Increasing cloudiness in Arctic damps the increase in phytoplankton primary production due to sea ice receding
- 1Université du Québec à Rimouski, Département de Biologie, Chimie et Géographie and BORÉAS, 300 allée des Ursulines, Rimouski, Québec, G5L 3A1, Canada
- 2Takuvik Joint International Laboratory (CNRS & ULaval), Département de Biologie, Québec-Océan and Arcticnet, Université Laval, Pavillon Alexandre-Vachon, 1045, av. de la Médecine, Québec (Québec), G1V 0A6, Canada
Abstract. The Arctic Ocean and its marginal seas are among the marine regions most affected by climate change. Here we present the results of a diagnostic model used to assess the primary production (PP) trends over the 1998–2010 period at pan-Arctic, regional and local (i.e. 9.28 km resolution) scales.

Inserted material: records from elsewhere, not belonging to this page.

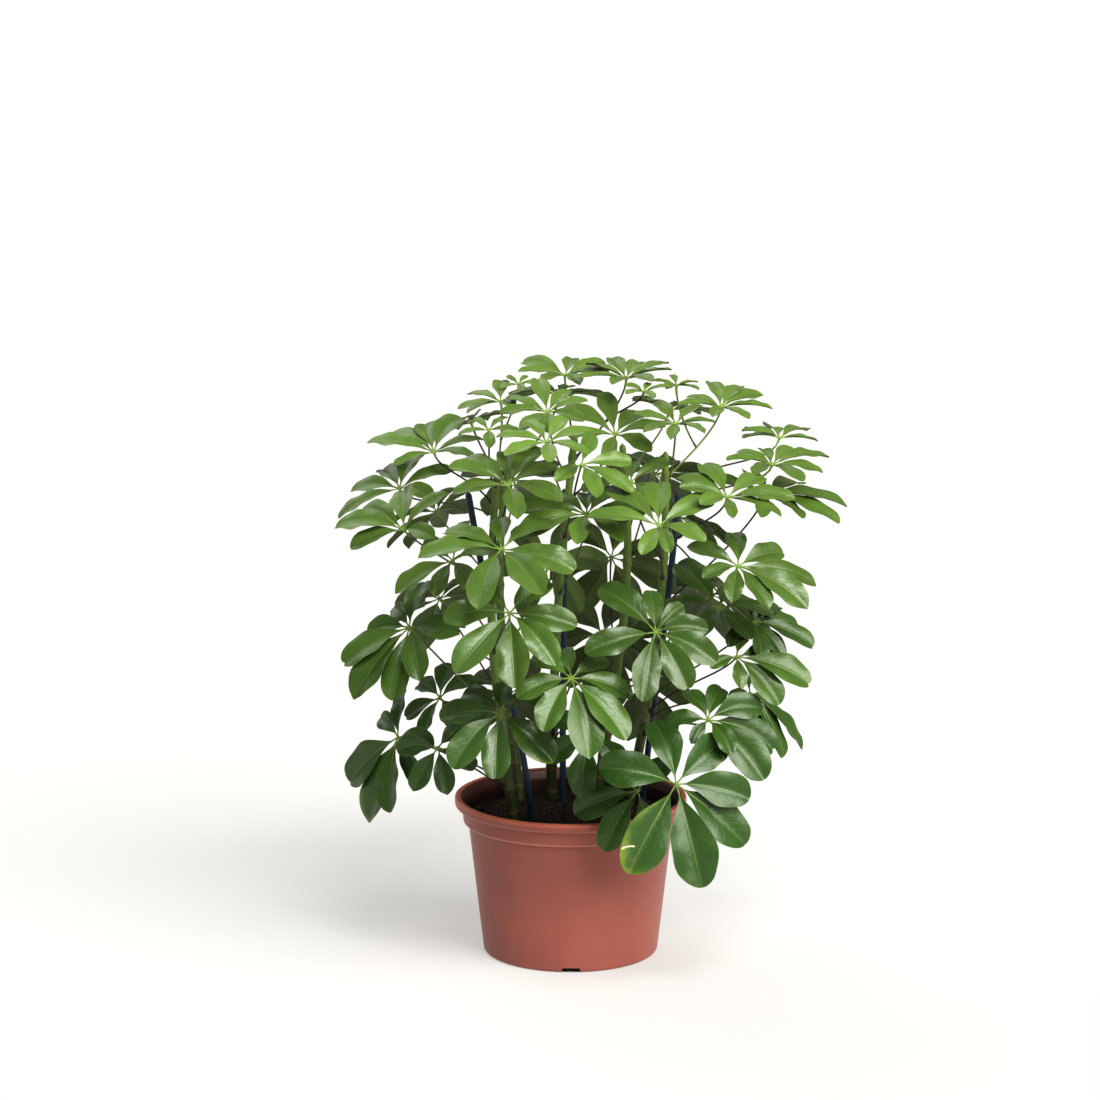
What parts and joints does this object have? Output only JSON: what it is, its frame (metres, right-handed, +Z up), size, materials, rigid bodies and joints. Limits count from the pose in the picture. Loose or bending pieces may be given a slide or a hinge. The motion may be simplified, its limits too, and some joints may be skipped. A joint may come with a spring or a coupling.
{
  "type": "potted umbrella plant",
  "caption": "Umbrella plant in a round terracotta-coloured nursery pot: green stems on thin stakes carry long-stalked leaves of radiating glossy leaflets.",
  "frame": {"origin": "middle of the pot's flat underside, on the surface that the pot stands on", "axes": "+Z up along the pot's axis, -Y towards the front that the picture shows, +X to the right in it"},
  "size_m": [0.5227, 0.5132, 0.6123],
  "materials": {
    "pot": "satin",
    "soil": "matte",
    "stake": "satin",
    "stem": "satin",
    "leaf": "satin",
    "young_leaf": "satin"
  },
  "bodies": {
    "root": {"pot": "pot", "soil": "soil", "stake_left": "stake", "stake_centre": "stake", "stake_right": "stake", "stem_left": "stem", "stem_centre": "stem", "stem_right": "stem", "stem_back_left": "stem", "stem_back_right": "stem", "leaf_01": "leaf", "leaf_02": "leaf", "leaf_03": "leaf", "leaf_04": "leaf", "leaf_05": "leaf", "leaf_06": "leaf", "leaf_07": "leaf", "leaf_08": "leaf", "leaf_09": "leaf", "leaf_10": "leaf", "leaf_11": "leaf", "leaf_12": "leaf", "leaf_13": "leaf", "leaf_14": "leaf", "leaf_15": "young_leaf", "leaf_16": "leaf", "leaf_17": "leaf", "leaf_18": "leaf", "leaf_19": "young_leaf", "leaf_20": "young_leaf", "leaf_21": "leaf", "leaf_22": "leaf", "leaf_23": "leaf", "leaf_24": "leaf", "leaf_25": "young_leaf", "leaf_26": "young_leaf", "leaf_27": "young_leaf", "leaf_28": "young_leaf", "leaf_29": "young_leaf", "leaf_30": "young_leaf", "leaf_31": "young_leaf", "leaf_32": "young_leaf", "leaf_33": "young_leaf", "leaf_34": "leaf", "leaf_35": "leaf", "leaf_36": "leaf", "leaf_37": "leaf", "leaf_38": "leaf", "leaf_39": "leaf", "leaf_40": "leaf", "leaf_41": "young_leaf", "leaf_42": "young_leaf", "leaf_43": "young_leaf", "leaf_44": "leaf", "leaf_45": "leaf", "leaf_46": "leaf", "leaf_47": "leaf", "leaf_48": "leaf", "leaf_49": "leaf", "leaf_50": "leaf"}
  },
  "joints": []
}
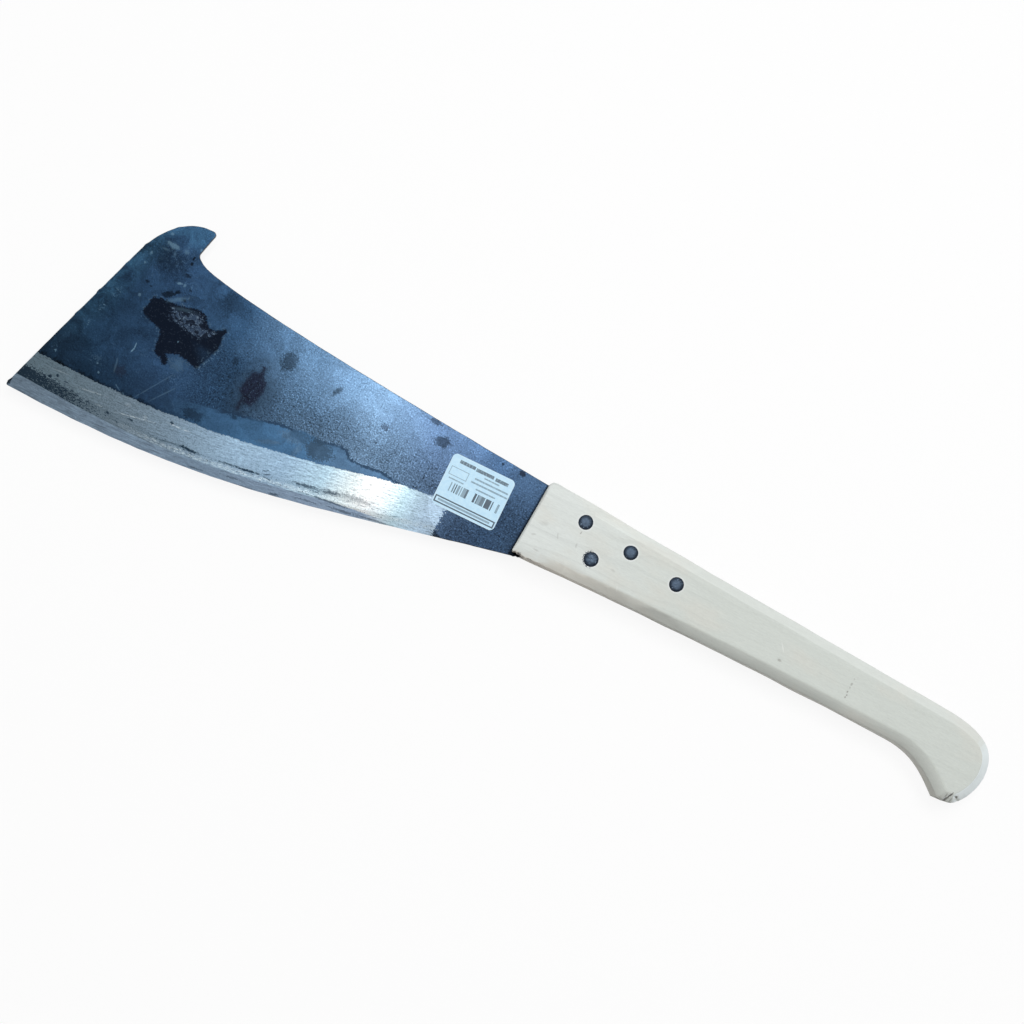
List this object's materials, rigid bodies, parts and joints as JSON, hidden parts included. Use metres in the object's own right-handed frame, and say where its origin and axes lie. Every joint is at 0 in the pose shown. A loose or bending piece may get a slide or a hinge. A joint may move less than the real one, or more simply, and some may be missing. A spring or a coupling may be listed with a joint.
{
  "type": "cane machete",
  "caption": "Hand tool for cutting cane: a broad steel blade with a hooked back and a ground edge, riveted into a straight wooden handle with a knobbed end.",
  "frame": {"origin": "on the handle's flat underside, half way along the handle, on its axis", "axes": "+X from the blade towards the butt, +Y towards the spine and the hook, +Z out of the face that carries the label"},
  "size_m": [0.601, 0.1347, 0.0263],
  "materials": {
    "blade_steel": "blue-black forge scale, bright ground band along the edge",
    "handle_wood": "pale hardwood, planed and lightly sanded, no varnish",
    "rivet_steel": "dark grey, dull",
    "label_paper": "white label film with plain grey and black bars"
  },
  "bodies": {
    "root": {"blade": "blade_steel", "handle": "handle_wood", "rivet_front_upper": "rivet_steel", "rivet_front_lower": "rivet_steel", "rivet_middle": "rivet_steel", "rivet_rear": "rivet_steel", "label": "label_paper"}
  },
  "joints": []
}
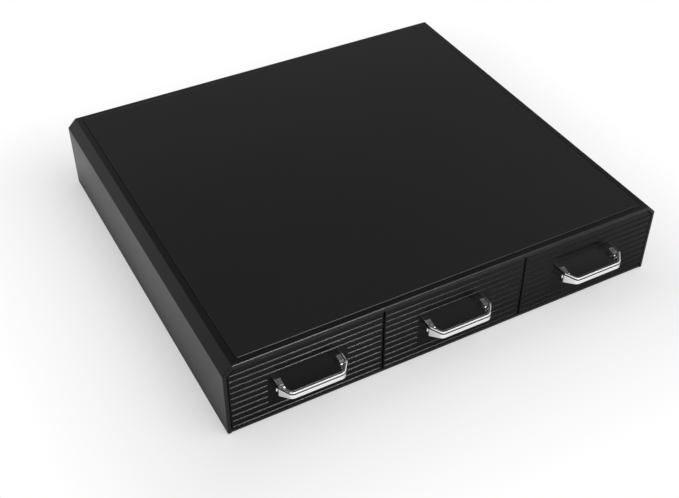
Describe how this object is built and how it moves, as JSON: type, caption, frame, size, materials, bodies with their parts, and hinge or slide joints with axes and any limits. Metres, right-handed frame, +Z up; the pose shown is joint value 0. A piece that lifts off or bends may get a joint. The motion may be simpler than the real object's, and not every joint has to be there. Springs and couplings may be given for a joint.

Photosynthetically active radiation (PAR) above and below the sea surface was estimated using precomputed look-up tables of spectral irradiance, taking as input satellite-derived cloud optical thickness and cloud fraction parameters from the International Satellite Cloud Climatology Project (ISCCP) and sea ice concentration from passive microwaves data. A spectrally resolved PP model, designed for optically complex waters, was then used to assess the PP trends at high spatial resolution. Results show that PP is rising at a rate of +2.8 TgC yr−1 (or +14% decade−1) in the circum-Arctic and +5.1 TgC yr−1 when sub-Arctic seas are considered. In contrast, incident PAR above the sea surface (PAR(0+)) has significantly decreased over the whole Arctic and sub-Arctic Seas, except over the perennially sea-ice covered waters of the Central Arctic Ocean. This fading of PAR(0+) (−8% decade−1) was caused by increasing cloudiness during summer. Meanwhile, PAR penetrating the ocean (PAR(0−)) increased only along the sea ice margin over the large Arctic continental shelf where sea ice concentration declined sharply since 1998. Overall, PAR(0−) slightly increased in the circum-Arctic (+3.4% decade−1), while it decreased when considering both Arctic and sub-Arctic Seas (−3% decade−1). We showed that rising phytoplankton biomass (i.e. chlorophyll a) normalized by the diffuse attenuation of photosynthetically usable radiation (PUR), accounted for a larger proportion of the rise in PP than did the increase in light availability due to sea-ice loss in several sectors, and particularly in perennially and seasonally open waters. Against a general backdrop of rising productivity over Arctic shelves, significant negative PP trends and the timing of phytoplankton spring-summer bloom were observed in regions known for their great biological importance such as the coastal polynyas of northern Greenland.